As good as if feels to get such a quick response...the season is still almost a month away.  Hopefully, the hens will be on the nest and the toms will be looking for love elsewhere. 

Bowhunter57


----------



## LilSiman/Medina (Nov 30, 2010)

Supposedly, a kid my brother knows.. "saw a tom, mounting a hen" I sure hope not!


----------



## tadluvadd (Feb 19, 2012)

Actually turkey almost always start in march regardless of weather.i think the season comes in a little late no matter what year it is.and ticks will be really bad,went shrooming yesterday and had one crawling up my leg.


----------



## M.Magis (Apr 5, 2004)

LilSiman/Medina said:


> Supposedly, a kid my brother knows.. "saw a tom, mounting a hen" I sure hope not!
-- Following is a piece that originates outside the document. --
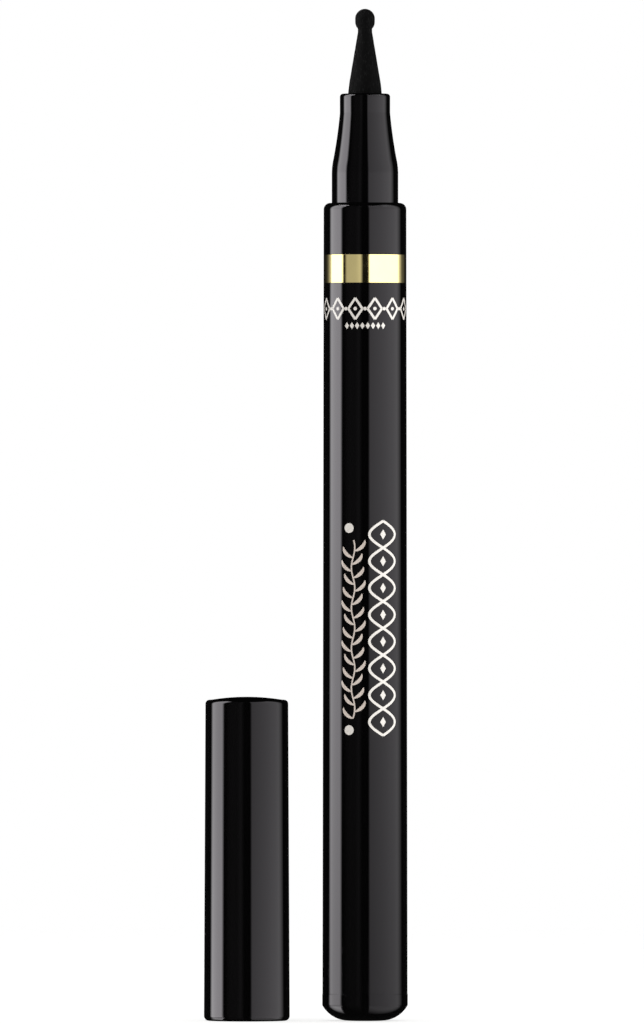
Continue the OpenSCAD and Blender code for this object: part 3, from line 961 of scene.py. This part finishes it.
def print_strip(bm, sizes, lefts, rights, proud):
    """Prints a strip of ink between two lines of (distance round, height) points."""
    lefts, rights = [Vector(p) for p in lefts], [Vector(p) for p in rights]
    widest = max((a - b).length for a, b in zip(lefts, rights))
    parts = max(1, math.ceil(widest / PRINT_STEP))
    rows = []
    for left, right in zip(lefts, rights):
        line = [left.lerp(right, k / parts) for k in range(parts + 1)]
        top, under = ([bm.verts.new(on_barrel(sizes, p, out)) for p in line] for out in (proud, -INK_SINK))
        rows.append(top + under[::-1])
    count = len(rows[0])
    for low, high in zip(rows, rows[1:]):
        for k in range(count):
            after = (k + 1) % count
            bm.faces.new([low[k], low[after], high[after], high[k]])
    for end in (rows[0][::-1], rows[-1]):
        for k in range(parts):
            bm.faces.new([end[k], end[k + 1], end[-2 - k], end[-1 - k]])


def print_line(bm, sizes, points, widths, proud):
    """Prints a line of ink along points, with a width at each point or one for all."""
    if isinstance(widths, float):
        widths = [widths] * len(points)
    points = [Vector(p) for p in points]
    lefts, rights = [], []
    for before, point, after, width in zip(points[:1] + points, points, points[1:] + points[-1:], widths):
        ahead = after - before
        side = Vector((-ahead.y, ahead.x)).normalized() * width / 2
        lefts.append(point + side)
        rights.append(point - side)
    print_strip(bm, sizes, lefts, rights, proud)


def print_spot(bm, sizes, middle, half_width, half_height, proud, rounded=False):
    """Prints a lozenge of ink, or a dot where it is rounded."""
    lefts, rights = [], []
    for k in range(DOT_STEPS + 1):
        rise = k / DOT_STEPS * 2 - 1
        half = 1 - abs(rise)
        if rounded:
            rise, half = math.sin(math.pi / 2 * rise), math.cos(math.pi / 2 * rise)
        half = max(half_width * half, LEAST_HALF)
        z = middle[1] + half_height * rise
        lefts.append((middle[0] - half, z))
        rights.append((middle[0] + half, z))
    print_strip(bm, sizes, lefts, rights, proud)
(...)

Not sure why you say that. Like I said, late March/early April is always peak breeding.


----------



## firstflight111 (May 22, 2008)

i can say for sure the matting season is in full swing... been watching 10 toms in 6 different places there all going at it ...i have video of them


----------



## phishyone1 (Jun 27, 2008)

The bugs are gonna be bad this season.............. might have to get myself a thermocell this year......... lol.................... BUZZZZ, BUZZZZ, BITE, SMACK


----------



## Snook (Aug 19, 2008)

phishyone1 said:


> The bugs are gonna be bad this season.............. might have to get myself a thermocell this year......... lol.................... BUZZZZ, BUZZZZ, BITE, SMACK


I used one last year and it did seem to work. Especially with the gnats that fly over your head by the hundreds...you know... the one's that follow you for miles and try to make your ears and nose their home. The birds coming and your afraid to move as one is working his way to your brain from your ear I hate em'!


----------



## Uglystix (Mar 3, 2006)

Home Depot had thermacells for $13! They were on the end cap near lawn and garden.


----------